In the eyes of many, there’s quite a difference between arena rock and blues rock. But not to Phil Collen, guitarist for one of the biggest acts in the former category as well as a recently launched effort in the latter; most are familiar with Def Leppard, while Delta Deep – Collen with singer Debbi Blackwell-Cook, bassist Robert DeLeo, and drummer Forrest Robinson – has just one studio album to its credit along with its latest, West Coast Live. We recently spoke with him about the similarities – and differences.
As a guitarist, how was it to adapt to playing in Delta Deep?
So easy I don’t have to think about it. I use the same guitars, same amps. On the newest Def Leppard album, I used Guitar Rig software and I defy anyone to say, “This is an amp, this isn’t.” So, I also used it on the Delta Deep album except for two tracks.
Even playing… only the song structures are different. That said, Delta Deep reminds me of almost Zeppelin/Hendrix/Stones stuff that was very blues-based; Def Leppard was hugely influenced by Led Zeppelin. So, it’s all the same when you use it as an expression. The only big difference is recording Def Leppard has to be more precise because we do a lot more tracks, especially vocals. If I lay down a backing vocal, I have to get it perfect – timing, tuning – because I have to do 30 more, and then two other people have to do 30 tracks. In Delta Deep, I do one take on four tracks, then the backing vocals. That’s the difference in the structure, really.
Who are some of your favorite blues rock guitarists?
I started off listening to Ritchie Blackmore and Jimi Hendrix, then Jimmy Page. Hendrix had played the Chitlin’ circuit, and on those bills were him, the Isley Brothers, Little Richard, James Brown, Etta James, B.B. King. So I got a lot from that. The style I play is based on that, really. When you ask kids, “Who were you influenced by?” and they say, “The Sex Pistols” or “Nirvana” – guitar-driven rock music – it comes from a different place. So, the stuff I came from was very much blues-based. Page and Keith Richards were pure disciples of blues, so I got it second or third-hand from them, really.

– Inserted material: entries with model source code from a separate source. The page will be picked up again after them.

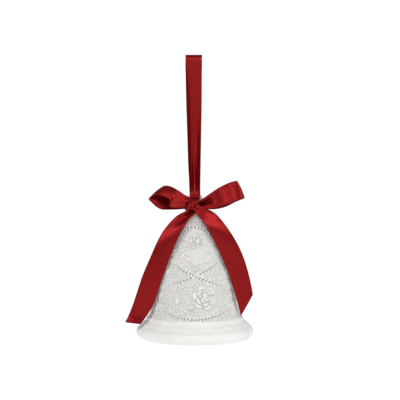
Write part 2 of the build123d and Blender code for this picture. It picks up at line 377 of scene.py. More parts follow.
BODY_ROWS, BODY_COLUMNS, BODY_INSIDE_ROWS = 186, 480, 16
LIP_COLUMNS, LIP_INSIDE_ROWS = 720, 14
ORNAMENT_ENDS = (70.0, 73.5)  # the wall's ornament dies out between these heights
VINE_STARTS = (5.9, 6.6)  # and the lip's vine grows in and dies out between these
VINE_ENDS = (10.2, 10.8)


def wall_inside():
    return spline(WALL_INSIDE, 400, ends=((1, 0), (0.3, -0.95)))


def cut_at(profile, height, above):
    """The part of a falling profile that is above, or below, a height."""
    radius = np.interp(-height, -profile[:, 1], profile[:, 0])
    if above:
        return np.vstack([profile[profile[:, 1] > height], [[radius, height]]])
    return np.vstack([[[radius, height]], profile[profile[:, 1] < height]])


# ---------------------------------------------------------------- relief
FOLDS = 3  # the pattern repeats this often round the bell
HALF_FOLD = TURN / FOLDS / 2
FRONTS = tuple(k * 2 * HALF_FOLD for k in range(FOLDS))  # the middle of each repeat
BAND_HALF = 1.25
PITCH = 2.15  # from one opening of a lace band to the next
PIT_RIM = 0.45
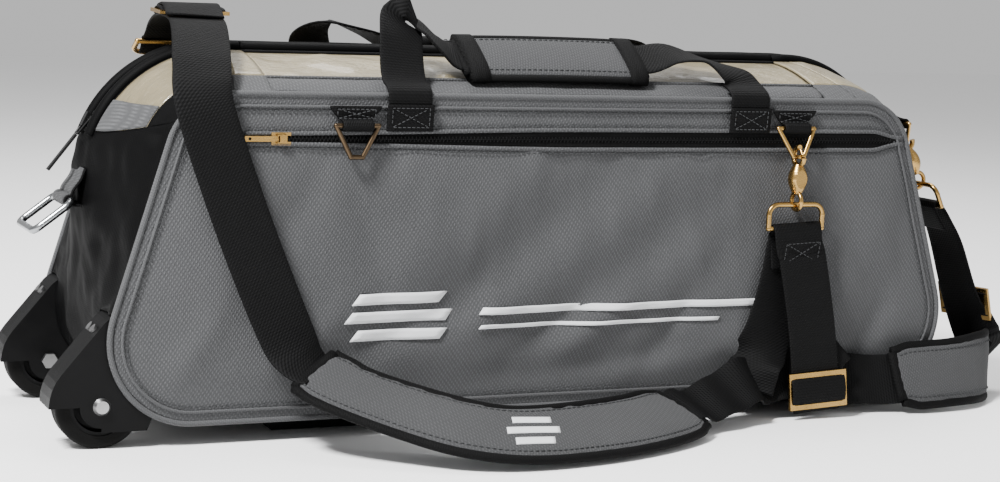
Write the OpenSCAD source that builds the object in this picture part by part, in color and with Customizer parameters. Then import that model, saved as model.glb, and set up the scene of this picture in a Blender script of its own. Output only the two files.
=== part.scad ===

Which guitars do you usually use and what’s your setup?
The Jackson PC1 is my signature model and favorite guitar of all-time. I’ve used Jacksons for 30 years now, and I still tour with my first one. I’m playing this crazy neck-through version – a hybrid Strat that does everything a Les Paul does and everything a Strat does, and more. It’s full-on hot rodded, has a sustain switch, and is just a joy to play.
Amp-wise, for Def Leppard, for years I’ve been using a Marshall JMP1, and I have an ’80s Randall solidstate power amp that has only gone down once, and that was just a fuse. This thing goes around the world; you can throw it upside down and it survives.
For Delta Deep, on West Coast Live I used a Blackstar ID:60, which is a programmable combo that sounds like a valve amp, but it’s not. You can pick it up with one finger. For recording, I mainly use Guitar Rig on my Mac, and it gets the best sounds ever.